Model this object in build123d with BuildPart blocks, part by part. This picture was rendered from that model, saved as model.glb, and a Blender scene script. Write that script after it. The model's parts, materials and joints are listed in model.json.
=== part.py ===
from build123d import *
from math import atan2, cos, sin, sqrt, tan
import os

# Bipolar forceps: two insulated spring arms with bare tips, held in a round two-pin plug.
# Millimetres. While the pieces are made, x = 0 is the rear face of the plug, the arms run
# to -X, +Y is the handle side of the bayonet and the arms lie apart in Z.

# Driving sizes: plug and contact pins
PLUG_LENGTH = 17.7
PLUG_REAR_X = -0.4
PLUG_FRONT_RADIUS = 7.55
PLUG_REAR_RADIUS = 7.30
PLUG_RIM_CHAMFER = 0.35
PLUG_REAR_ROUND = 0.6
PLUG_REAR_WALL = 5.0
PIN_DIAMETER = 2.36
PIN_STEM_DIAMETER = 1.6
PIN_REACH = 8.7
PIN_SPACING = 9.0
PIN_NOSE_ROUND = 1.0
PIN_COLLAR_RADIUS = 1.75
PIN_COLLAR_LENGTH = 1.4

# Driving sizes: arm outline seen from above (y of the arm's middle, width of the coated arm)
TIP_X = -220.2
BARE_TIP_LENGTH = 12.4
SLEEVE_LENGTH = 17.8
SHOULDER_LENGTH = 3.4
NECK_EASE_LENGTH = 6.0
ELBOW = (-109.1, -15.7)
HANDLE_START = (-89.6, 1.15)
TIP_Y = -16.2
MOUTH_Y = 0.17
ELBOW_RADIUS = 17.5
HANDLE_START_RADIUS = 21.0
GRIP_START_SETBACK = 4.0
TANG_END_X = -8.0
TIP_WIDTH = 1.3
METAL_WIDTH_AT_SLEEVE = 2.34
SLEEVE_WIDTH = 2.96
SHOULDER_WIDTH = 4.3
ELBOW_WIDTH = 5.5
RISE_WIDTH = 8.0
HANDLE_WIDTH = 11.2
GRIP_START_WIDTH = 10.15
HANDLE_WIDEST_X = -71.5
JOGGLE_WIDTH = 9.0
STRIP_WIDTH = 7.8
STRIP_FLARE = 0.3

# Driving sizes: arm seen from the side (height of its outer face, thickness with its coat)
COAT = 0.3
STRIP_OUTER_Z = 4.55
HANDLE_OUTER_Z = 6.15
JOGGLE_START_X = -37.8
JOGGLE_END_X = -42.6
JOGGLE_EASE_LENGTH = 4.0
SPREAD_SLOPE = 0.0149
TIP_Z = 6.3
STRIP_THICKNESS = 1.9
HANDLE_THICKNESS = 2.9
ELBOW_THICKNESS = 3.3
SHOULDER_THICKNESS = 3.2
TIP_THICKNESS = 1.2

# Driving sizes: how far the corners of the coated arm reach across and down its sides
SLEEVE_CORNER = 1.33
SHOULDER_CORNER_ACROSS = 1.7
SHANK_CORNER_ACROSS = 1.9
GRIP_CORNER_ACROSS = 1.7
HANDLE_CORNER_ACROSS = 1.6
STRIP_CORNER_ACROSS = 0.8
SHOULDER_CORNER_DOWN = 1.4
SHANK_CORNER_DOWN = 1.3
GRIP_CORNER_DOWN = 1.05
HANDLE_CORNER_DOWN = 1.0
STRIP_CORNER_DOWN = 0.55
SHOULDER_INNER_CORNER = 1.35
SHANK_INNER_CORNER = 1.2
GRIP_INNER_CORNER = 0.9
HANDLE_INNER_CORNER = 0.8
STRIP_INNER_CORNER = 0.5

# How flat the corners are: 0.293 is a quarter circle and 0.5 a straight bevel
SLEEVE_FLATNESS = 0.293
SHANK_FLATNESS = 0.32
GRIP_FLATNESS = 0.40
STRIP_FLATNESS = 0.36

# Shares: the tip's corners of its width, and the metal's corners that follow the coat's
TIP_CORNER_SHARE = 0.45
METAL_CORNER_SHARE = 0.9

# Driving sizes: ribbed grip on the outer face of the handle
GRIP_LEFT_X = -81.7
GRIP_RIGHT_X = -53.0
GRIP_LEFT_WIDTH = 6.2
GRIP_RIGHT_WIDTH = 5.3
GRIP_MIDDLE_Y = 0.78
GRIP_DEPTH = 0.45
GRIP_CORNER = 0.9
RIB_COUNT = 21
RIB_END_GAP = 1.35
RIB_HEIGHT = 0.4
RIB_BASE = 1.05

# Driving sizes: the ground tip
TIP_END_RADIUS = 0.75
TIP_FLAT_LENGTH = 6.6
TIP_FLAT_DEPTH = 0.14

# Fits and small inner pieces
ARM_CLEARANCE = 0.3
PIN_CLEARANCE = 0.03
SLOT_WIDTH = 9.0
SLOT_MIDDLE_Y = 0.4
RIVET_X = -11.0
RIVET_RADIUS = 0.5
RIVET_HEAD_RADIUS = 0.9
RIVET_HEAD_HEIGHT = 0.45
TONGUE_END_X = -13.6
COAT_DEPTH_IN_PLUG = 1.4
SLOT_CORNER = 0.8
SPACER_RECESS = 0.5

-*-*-

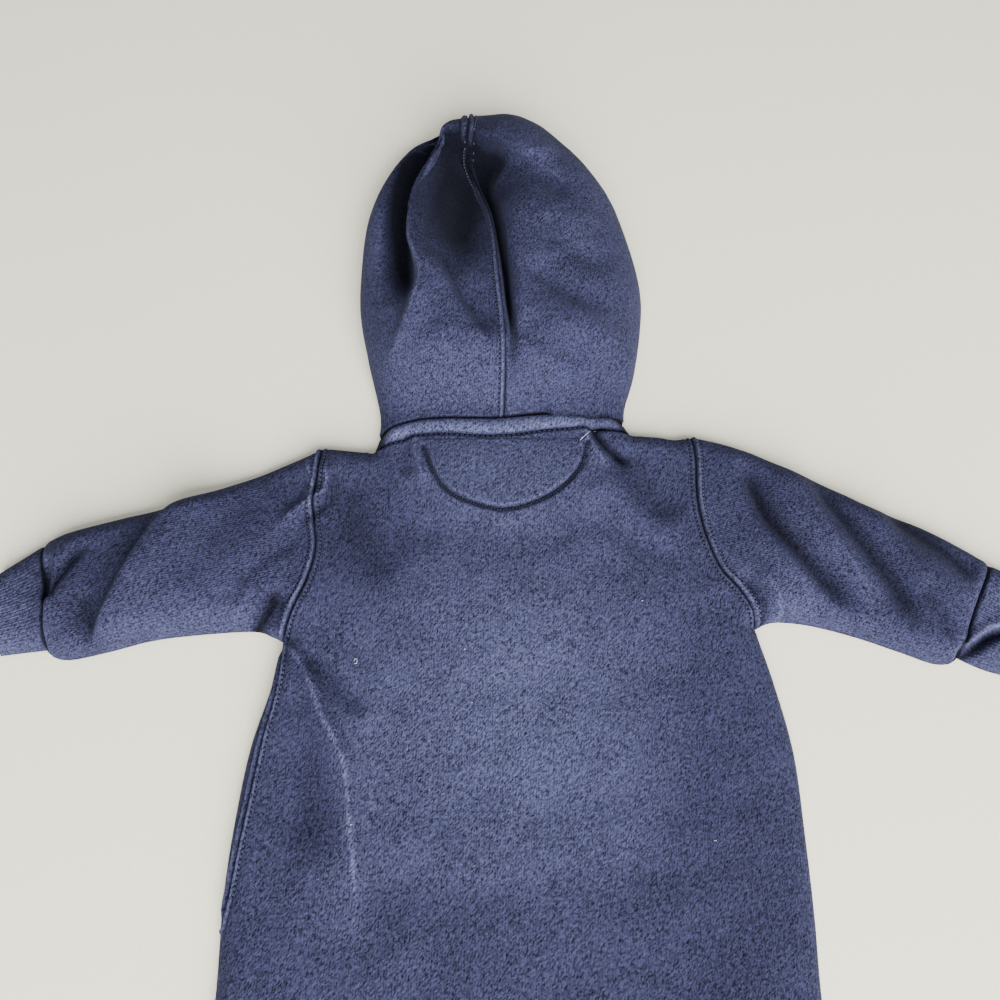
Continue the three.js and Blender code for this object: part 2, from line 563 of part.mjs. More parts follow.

-*-*-

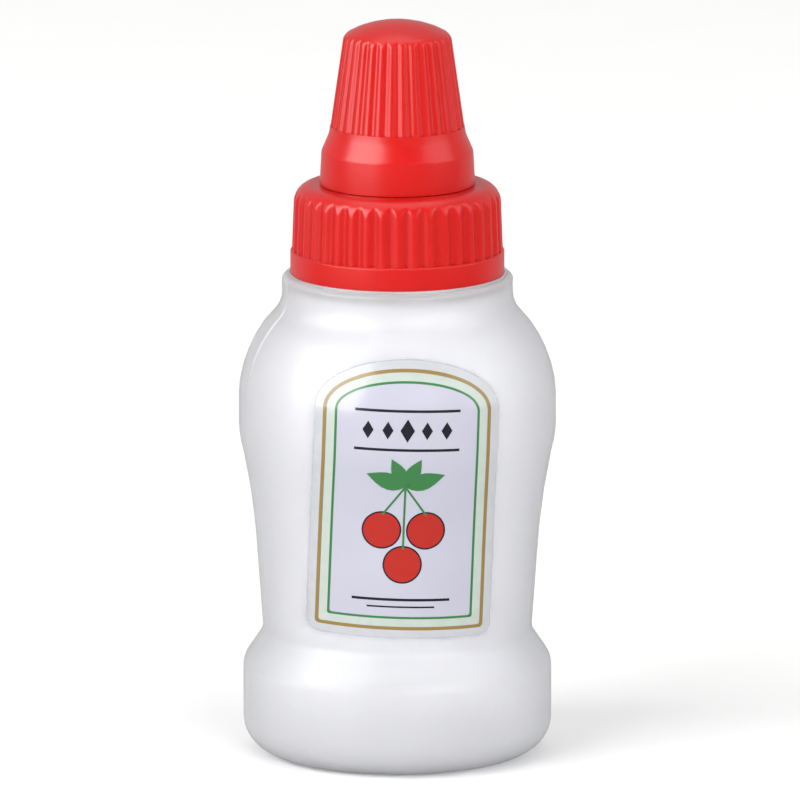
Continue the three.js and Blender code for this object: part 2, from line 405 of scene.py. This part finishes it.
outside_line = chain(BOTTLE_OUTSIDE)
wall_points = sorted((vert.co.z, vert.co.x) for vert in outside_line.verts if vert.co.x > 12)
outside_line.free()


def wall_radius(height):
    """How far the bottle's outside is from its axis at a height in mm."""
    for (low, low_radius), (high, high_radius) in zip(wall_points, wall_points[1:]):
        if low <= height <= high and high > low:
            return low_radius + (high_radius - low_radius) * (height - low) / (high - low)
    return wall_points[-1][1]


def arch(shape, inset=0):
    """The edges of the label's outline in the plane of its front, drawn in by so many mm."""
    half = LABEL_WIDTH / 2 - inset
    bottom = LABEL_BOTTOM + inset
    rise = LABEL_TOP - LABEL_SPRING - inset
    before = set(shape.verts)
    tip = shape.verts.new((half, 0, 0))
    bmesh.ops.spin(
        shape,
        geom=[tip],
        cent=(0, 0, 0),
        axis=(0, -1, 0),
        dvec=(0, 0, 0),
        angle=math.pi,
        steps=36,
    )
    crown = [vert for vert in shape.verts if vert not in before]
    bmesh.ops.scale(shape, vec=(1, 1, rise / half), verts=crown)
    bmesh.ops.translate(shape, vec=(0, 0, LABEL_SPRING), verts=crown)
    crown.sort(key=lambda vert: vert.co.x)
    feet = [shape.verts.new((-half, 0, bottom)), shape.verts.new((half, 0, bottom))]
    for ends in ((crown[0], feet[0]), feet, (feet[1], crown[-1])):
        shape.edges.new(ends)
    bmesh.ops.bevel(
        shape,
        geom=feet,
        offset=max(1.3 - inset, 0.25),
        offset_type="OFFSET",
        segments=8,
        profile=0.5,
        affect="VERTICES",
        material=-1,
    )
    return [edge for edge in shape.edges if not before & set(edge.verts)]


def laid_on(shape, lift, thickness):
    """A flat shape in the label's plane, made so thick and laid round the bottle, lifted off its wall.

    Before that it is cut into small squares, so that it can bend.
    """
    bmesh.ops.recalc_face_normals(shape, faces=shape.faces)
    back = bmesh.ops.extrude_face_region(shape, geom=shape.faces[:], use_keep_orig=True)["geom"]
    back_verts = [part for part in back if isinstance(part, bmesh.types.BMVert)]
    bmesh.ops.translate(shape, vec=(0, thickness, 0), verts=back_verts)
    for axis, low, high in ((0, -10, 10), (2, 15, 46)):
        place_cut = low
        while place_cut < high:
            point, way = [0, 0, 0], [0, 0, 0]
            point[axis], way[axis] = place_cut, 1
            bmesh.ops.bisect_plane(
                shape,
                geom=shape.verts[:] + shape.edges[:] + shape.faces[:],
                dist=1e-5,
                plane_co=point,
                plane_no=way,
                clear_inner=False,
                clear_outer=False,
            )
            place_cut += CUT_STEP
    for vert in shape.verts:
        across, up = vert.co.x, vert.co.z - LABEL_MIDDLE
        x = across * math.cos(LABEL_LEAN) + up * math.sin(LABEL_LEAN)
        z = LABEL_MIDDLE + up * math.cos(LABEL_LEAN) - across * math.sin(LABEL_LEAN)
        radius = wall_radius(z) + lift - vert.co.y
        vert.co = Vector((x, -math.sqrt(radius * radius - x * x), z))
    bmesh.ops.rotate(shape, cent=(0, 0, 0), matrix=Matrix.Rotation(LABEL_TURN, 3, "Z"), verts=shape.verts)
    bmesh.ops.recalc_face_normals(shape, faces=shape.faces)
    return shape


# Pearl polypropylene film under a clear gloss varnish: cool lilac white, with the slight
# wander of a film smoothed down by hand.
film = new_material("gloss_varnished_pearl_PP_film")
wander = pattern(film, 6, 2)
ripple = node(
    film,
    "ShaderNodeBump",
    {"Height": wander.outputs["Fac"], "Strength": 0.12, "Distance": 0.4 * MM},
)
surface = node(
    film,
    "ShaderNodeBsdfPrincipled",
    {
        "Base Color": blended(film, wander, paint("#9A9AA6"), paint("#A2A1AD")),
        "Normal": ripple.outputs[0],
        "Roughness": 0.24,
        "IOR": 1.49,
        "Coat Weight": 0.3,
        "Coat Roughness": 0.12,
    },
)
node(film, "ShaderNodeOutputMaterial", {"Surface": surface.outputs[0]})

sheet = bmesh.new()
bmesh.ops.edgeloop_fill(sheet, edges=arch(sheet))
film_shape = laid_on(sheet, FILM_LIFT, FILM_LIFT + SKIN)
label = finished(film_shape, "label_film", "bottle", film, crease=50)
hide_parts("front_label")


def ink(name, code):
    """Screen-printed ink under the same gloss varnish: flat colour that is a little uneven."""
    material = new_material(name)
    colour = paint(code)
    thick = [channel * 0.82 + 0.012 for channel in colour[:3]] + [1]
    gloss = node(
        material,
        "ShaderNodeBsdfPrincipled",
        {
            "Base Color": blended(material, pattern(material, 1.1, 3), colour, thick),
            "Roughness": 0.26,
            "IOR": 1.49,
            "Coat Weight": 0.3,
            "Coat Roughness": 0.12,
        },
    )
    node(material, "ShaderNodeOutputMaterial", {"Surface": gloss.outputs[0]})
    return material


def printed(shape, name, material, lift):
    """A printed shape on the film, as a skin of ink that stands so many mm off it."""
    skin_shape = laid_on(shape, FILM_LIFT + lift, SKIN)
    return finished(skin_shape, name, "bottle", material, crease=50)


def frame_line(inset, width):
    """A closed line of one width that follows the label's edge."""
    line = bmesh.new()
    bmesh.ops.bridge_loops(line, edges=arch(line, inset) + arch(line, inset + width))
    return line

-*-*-

> **WHAT IS REQUIRED**:
Write out only the lines that run from the line containing "part finishes it." through the line containing "outside_line.free()", both included, exactly as they appear above.

> **THE ANSWER**:
Continue the three.js and Blender code for this object: part 2, from line 405 of scene.py. This part finishes it.
outside_line = chain(BOTTLE_OUTSIDE)
wall_points = sorted((vert.co.z, vert.co.x) for vert in outside_line.verts if vert.co.x > 12)
outside_line.free()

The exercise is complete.